Businesses record purchases for items that are almost certainly going to be used up in the next 12 months as expenses. There is a decrease/outflow in cash and an increase in the expense (a decrease on both sides of the equation).

But what happens if at the end of the year, some paper or pens or toilet paper haven’t been used? This is where an additional concept called “materiality” comes into play. For a business that makes $100,000 in revenue a year (or $5 million) – the appropriate accounting over a $5 ream of printer paper or a $3 packet of pens is deemed “immaterial”. That means the amount is relatively small and accounting for it in a technically correct manner would have very little impact on the overall profit and financial position/performance of the business.

decrease cash 450, increase expense 450

Given the more practical approach to accounting being used in this textbook – we will be overriding the “technical” correctness of accounting and recording purchases of supplies such as toilet paper, printer paper, toner, stationery, tea, coffee, biscuits etc as EXPENSES, rather than as assets.

2. Purchases made on credit

For established businesses that have been operating for some time, it can be common for their suppliers to allow them to purchase items on credit. That is, they order and receive the goods now, and pay for them later. When are they paid for? It could be the end of the week, the end of the month, or a certain number of days (like 30) after the goods were delivered to the business. The contract between the business and the supplier will determine the payment terms. If we purchased $5000 worth of inventory on credit from our supplier, the transaction would be recorded as follows:

increase inventory 5000, increase accounts payable 5000

 

As you can see, we increase our assets (inventory) but also increase our liabilities (accounts payable). The transaction balances because both sides of the equation have an increase of the same amount.

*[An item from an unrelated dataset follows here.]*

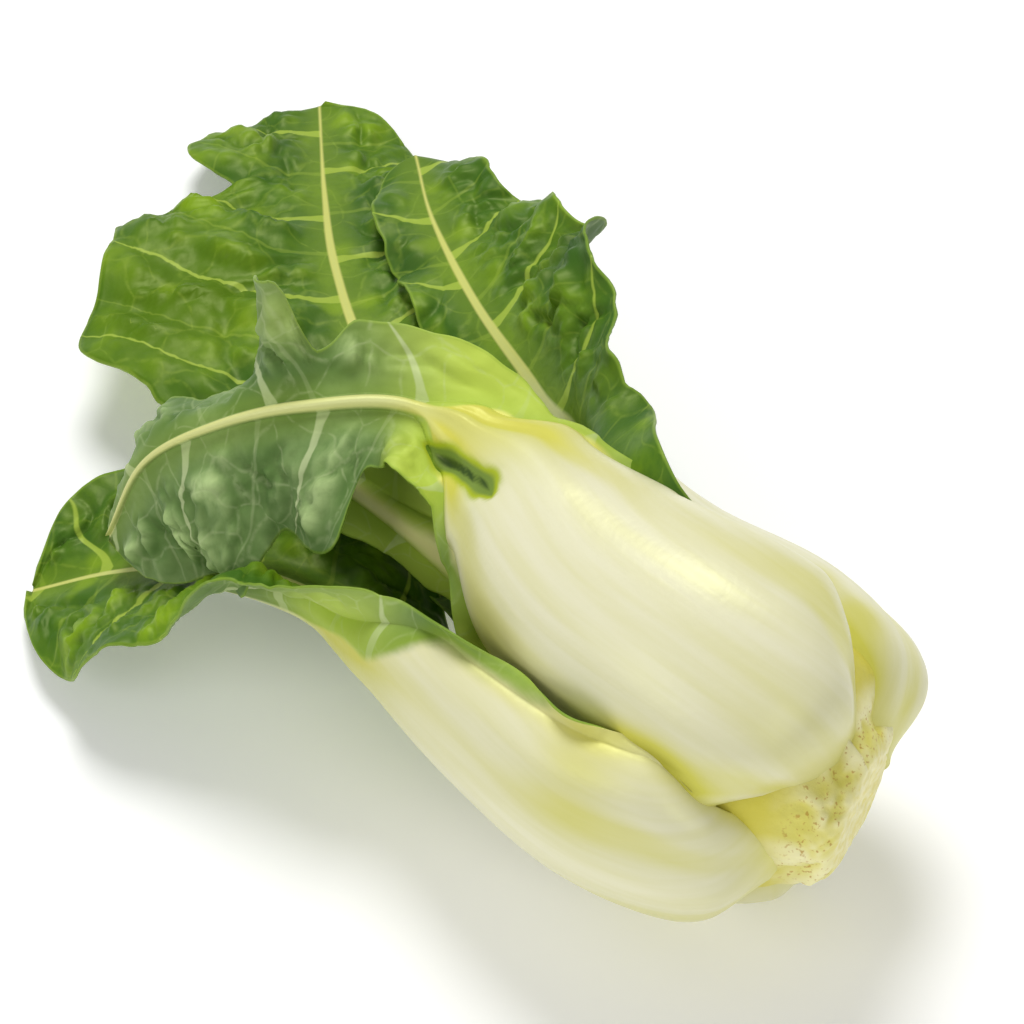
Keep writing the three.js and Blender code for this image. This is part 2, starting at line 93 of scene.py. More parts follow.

3. Making repayments for purchases on credit

Regardless of the terms of the contract between a business and its supplier, repayments must eventually be made. In the previous example, we are going to pay the supplier for the $5000 worth of inventory we received. The transaction would be recorded as follows:

decrease cash 5000, decrease accounts payable 5000

We have reduced our liabilities by $5000 and also decreased the cash in our bank account by $5000. Again, the equation balances as both sides have a decrease of the same amount.

4. Prepayment of expenses

Some business expenses will need to be paid in advance. The most common type of prepayment is purchasing a year’s worth of insurance at one point in time. If a business had to pay a $12,000 insurance policy at the beginning of the year, the transaction would be recorded as follows:

decrease cash 12000, increase prepaid expense 12000

Another might be a business that is required to pay rent quarterly. These have been labelled “prepaid expense” in our recording sheet, but you can customise it to be Prepaid Insurance, Prepaid Rent, Prepaid Social Media Marketing – whatever best suits the transaction. This transaction balances because both asset flows come to a sum of $0, and there are $0 transactions on the liabilities and equity side.

5. Using up prepaid expenses

At the end of the month, a business should recognise that part of the prepaid insurance policy has actually been consumed or used during the month. Assuming that the $12,000 insurance policy covers 12 months, the transaction would be recorded as follows:

Decrease prepaid expense 1000, increase expense 1000

We have reduced our prepaid asset and increased our expenses (remember that expenses are naturally a negative account). The business would record this transaction at the end of every month until the prepaid asset is reduced to a balance of $0.

6. Recognising when we use inventory

When a business makes a sale that involves providing goods to a customer, it is similar to using a prepaid asset. However, there will be two transactions involved – the first is to recognise that the business has earned revenue and the second to recognise the use of the inventory asset. We have already covered how to record the Sales/Revenue part of the transaction – but not the inventory part of the transaction. In addition, you may have noticed that most of our prior examples are related to businesses that provide services rather than goods.

If a business makes a sale of goods for $700, and the inventory was purchased for $500, the transaction would be recorded as follows:

Line 1 increase cash 700, increase revenue 700. Line 2 decrease inventory 500, increase cost of sales 500

We have increased our cash and revenue, and also recognised that to generate that revenue – the business had to use some resources. That resource was inventory – we converted our inventory asset into an expense (remember that expenses are naturally a negative account, so we are increasing our expense – I have re-named the Expense column to be more specific – Cost of Sales).

Do service businesses have Cost of Sales?

This is a tricky question! Service businesses certainly do use resources to provide that service to customers – for example, an accounting practice will likely use office supplies like pens, printer toner and paper. However, it is difficult to figure out how much printer toner or paper was used to provide a specific service – so these costs are usually just recognised as Expenses rather than in Cost of Sales.

Other costs like wages for staff are also recognised as expenses rather than in Cost of Sales.